Since the marks were added via the COMBINING ACUTE ACCENT character, the solution seemed to be pretty straightforward; it looked like this:

$verb .= subst(/<:Combining_Mark>/, '', :g);

Just strip all combining mark characters from the verb - seems simple, right?

But when I actually executed that code, I got the original string “говори́ть” back. What gives?

Normalization

To understand why my code didn't work, it's helpful to understand Unicode normalization forms and how Perl 6 implements string operations. Normalization forms are a way of canonicalizing a Unicode string to make comparison and collation easier. To see how this works in practice, let's look at two strings: “á” and “á”. Although they look the same, if you paste them into an application that can inspect Unicode (I like to just echo “á” | xxd), you'll see that they're actually two different strings. The first is LATIN SMALL LETTER A WITH ACUTE; the latter is LATIN SMALL LETTER A + COMBINING ACUTE ACCENT. In many programming languages, if you compare these two strings, they'll show up as unequal, because they are unequal when you think about them on a codepoint-by-codepoint basis. The solution to this is Unicode normalization, which allows us to translate a Unicode string to some canonical form which will compare equally. Under NFC normalization, for example, combining characters are condensed into precomposed forms if available, so both strings end up being just LATIN SMALL LETTER A WITH ACUTE. Most programming languages require you to normalize your Unicode strings before doing any sort of comparison operation on them; Perl 6 is one of the few languages 1) that's an exception here:

say "\c[LATIN SMALL LETTER A WITH ACUTE]" eq "a\c[COMBINING ACUTE ACCENT]"; # True

The reason this “just works” in Perl 6 is because Unicode strings in Perl 6 are normalized into what's called NFG, or “Normal Form Grapheme”. You can read Jonathan Worthington's explanations of NFG and its implementation here (PDF), here, and here, but in a nutshell, NFG means that each element of a string is a single character in the way humans think of characters - what we think of when we have to write a single character down on paper.

Think in Graphemes

My problem was that I was thinking on a codepoint level, rather than a grapheme level. Perl 6 looks at “и́” and friends as a single character - there are no combining marks anymore. You would run into this issue in other languages if you used NFC normalization 2). So the way I fixed this was to use the Str.trans method, which maps one set of characters to another:

$verb .= trans('а́е́и́о́у́я́э́ы́ёю́' => 'аеиоуяэыёю');

Alternatively, I could've used the Str.NFD method to get an NFD object back, and filtered out the COMBINING ACUTE ACCENT codepoint before converting it back to a Str. That felt too low-level to me - it would be nice if the NFD and related types supported Str-like operations such as subst in the future.

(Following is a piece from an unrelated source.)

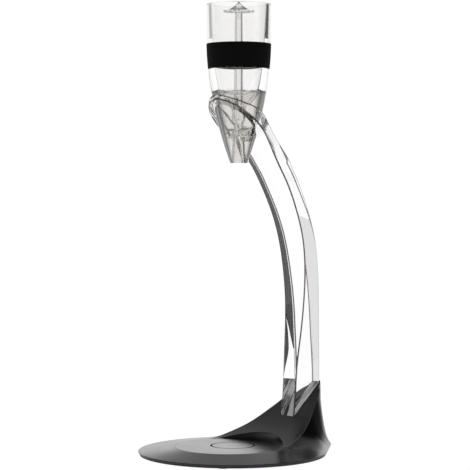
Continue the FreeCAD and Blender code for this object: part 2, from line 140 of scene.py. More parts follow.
# Cover screws
# Four zinc plated countersunk screws, sunk in the cover.
# They hold the cover to the posts inside the shell.

screw_steel = bare_metal("screw_steel", (0.62, 0.62, 0.64), roughness=0.3, spread=0.1, drawn=1.0)
finish_node("cover_screws", screw_steel)

# Base shell
# One moulding in black plastic with a satin, very finely grained skin. Its wall falls from the
# crease to the rim, and the slope climbs to the arm's seat behind the round flat place.

shell_low, shell_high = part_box("base_shell")
base_radius = 82.5 * mm
heel_radius = 44.5 * mm
front_x = shell_low.x + base_radius
heel_x = shell_high.x - heel_radius
heel_end = shell_high.x
shell_floor = shell_low.z
rim_top = shell_floor + 0.9 * mm
shell_wall = 2.2 * mm
slope_wall = 3.4 * mm
hollow_land = 8.0 * mm
rim_round = 0.35 * mm
edge_round = 0.5 * mm

# The round flat place. At the front its edge is drawn in, and the draw fades out towards the heel
flat_height = 7.9 * mm
flat_radius = 47.2 * mm
flat_x = front_x - 4.5 * mm
flat_draft = 0.25 * mm
front_draw, draw_end, draw_fade = 1.6 * mm, 2.0 * mm, 12.0 * mm

# The heel's top: its height, its end, half width and corner in plan. The heel's wall is swept in
# by a share that grows at the given rate on the way up the slope
heel_top = 57.6 * mm
top_end = heel_end - 1.7 * mm
top_half, top_corner = 10.0 * mm, 4.0 * mm
heel_sweep, sweep_rate = 0.45, 3.0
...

Another alternative, suggested to me by teatime on IRC, would be to use the :codes adverb:

$verb .= subst(rx:codes/<:Combining_Mark>/, '', :g);

…which tells the regex engine to think in terms of codepoints, not graphemes. Unfortunately, this has yet to be implemented.

After I made the change, I got the result I wanted, and I ended up with a beautiful list of words to add to my Anki deck. Success!

I hope that reading this educated you about Unicode a little bit, and will hopefully save you some time working with Unicode in the future, whether it's in Perl 6 or your favorite language!

  1. 1) Elixir is the only other language I know of where this is the case as well.
  2. 2) …but not with Cyrillic characters, because they don't have precomposed forms with accents.